• The problem
Extract all lines containing "from".

• Data segment
------------------------------------------------------------------------

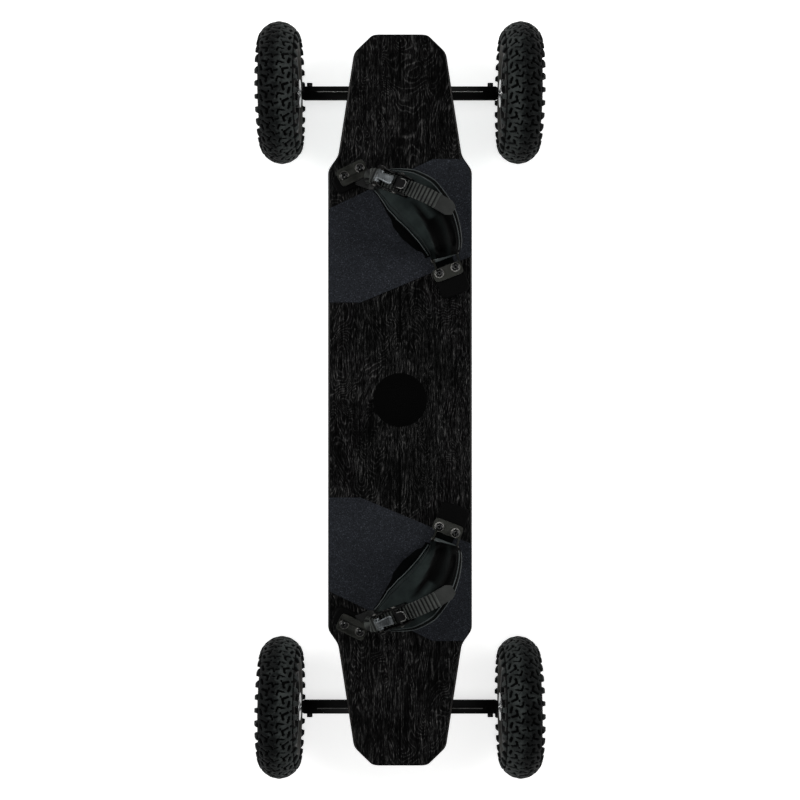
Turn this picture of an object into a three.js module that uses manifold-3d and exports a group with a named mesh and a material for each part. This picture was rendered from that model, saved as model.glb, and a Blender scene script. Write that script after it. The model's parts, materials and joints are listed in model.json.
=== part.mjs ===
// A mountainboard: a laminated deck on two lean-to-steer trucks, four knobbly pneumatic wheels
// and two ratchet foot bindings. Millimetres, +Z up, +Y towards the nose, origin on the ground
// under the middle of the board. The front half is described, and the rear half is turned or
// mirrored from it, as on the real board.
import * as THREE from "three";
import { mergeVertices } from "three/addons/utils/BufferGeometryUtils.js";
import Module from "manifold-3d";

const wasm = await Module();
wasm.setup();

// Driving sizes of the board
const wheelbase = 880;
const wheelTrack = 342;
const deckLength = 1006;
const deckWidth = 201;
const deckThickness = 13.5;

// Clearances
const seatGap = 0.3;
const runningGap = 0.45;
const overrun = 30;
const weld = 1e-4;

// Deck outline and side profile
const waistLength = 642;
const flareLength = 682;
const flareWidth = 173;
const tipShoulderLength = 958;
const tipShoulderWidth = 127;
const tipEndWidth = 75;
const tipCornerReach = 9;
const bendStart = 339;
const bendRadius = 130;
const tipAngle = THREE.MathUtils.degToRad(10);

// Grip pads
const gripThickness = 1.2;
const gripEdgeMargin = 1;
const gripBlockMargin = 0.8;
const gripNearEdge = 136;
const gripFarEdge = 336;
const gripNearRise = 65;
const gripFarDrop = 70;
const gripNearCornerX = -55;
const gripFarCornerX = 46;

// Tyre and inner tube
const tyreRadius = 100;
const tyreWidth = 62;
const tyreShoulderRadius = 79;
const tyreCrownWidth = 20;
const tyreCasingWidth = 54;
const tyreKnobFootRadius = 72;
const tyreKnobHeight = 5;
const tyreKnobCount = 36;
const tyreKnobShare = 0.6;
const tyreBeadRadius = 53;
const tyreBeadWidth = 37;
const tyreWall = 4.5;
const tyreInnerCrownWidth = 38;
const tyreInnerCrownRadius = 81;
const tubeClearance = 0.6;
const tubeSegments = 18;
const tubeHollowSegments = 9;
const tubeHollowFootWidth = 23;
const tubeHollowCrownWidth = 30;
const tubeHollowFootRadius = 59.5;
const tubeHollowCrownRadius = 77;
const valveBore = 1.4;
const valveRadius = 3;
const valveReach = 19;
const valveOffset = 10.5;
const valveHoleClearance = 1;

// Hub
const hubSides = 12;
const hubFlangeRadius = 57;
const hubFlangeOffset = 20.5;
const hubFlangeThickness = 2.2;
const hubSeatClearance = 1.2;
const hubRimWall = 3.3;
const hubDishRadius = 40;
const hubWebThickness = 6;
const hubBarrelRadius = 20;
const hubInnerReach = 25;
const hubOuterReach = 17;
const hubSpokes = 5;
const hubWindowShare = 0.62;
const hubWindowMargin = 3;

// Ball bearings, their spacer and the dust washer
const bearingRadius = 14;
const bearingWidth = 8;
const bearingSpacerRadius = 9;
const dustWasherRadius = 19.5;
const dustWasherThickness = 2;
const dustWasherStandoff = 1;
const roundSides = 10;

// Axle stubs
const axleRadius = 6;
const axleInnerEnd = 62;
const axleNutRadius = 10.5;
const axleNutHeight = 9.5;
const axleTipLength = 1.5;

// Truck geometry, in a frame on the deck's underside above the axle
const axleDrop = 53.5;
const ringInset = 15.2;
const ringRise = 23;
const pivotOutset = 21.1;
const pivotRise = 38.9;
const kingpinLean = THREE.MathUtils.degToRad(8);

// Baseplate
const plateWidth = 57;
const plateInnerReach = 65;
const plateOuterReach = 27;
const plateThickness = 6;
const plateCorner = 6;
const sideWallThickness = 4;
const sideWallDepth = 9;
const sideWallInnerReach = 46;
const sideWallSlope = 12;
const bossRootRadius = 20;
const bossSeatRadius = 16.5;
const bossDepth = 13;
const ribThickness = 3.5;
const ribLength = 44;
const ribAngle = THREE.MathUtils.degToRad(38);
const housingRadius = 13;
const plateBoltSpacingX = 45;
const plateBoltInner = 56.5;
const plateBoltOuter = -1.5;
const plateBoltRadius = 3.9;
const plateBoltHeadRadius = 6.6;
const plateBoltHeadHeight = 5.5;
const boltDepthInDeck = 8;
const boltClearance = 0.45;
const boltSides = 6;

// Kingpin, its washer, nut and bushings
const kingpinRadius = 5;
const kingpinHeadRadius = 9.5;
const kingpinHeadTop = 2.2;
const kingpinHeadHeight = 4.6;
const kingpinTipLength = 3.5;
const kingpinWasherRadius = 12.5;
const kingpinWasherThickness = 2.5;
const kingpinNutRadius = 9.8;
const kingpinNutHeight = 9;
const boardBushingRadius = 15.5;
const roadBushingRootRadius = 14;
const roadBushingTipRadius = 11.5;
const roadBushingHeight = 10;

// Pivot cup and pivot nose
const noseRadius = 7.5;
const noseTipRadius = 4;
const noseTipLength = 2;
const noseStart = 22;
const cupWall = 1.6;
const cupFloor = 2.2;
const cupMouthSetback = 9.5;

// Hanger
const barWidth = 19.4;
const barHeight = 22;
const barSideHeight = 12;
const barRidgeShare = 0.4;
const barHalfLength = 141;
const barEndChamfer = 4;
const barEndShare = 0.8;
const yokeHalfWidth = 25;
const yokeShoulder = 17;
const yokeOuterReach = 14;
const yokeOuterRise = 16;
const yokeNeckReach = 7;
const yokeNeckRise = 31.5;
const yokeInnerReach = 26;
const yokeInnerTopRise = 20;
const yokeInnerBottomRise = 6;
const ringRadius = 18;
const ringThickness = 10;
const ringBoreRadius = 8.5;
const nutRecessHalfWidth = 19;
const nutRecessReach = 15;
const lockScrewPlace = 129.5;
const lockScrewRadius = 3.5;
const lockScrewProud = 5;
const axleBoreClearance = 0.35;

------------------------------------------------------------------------

• Written answer
Turn this picture of an object into a three.js module that uses manifold-3d and exports a group with a named mesh and a material for each part. This picture was rendered from that model, saved as model.glb, and a Blender scene script. Write that script after it. The model's parts, materials and joints are listed in model.json.
// mirrored from it, as on the real board.
import * as THREE from "three";
import { mergeVertices } from "three/addons/utils/BufferGeometryUtils.js";
import Module from "manifold-3d";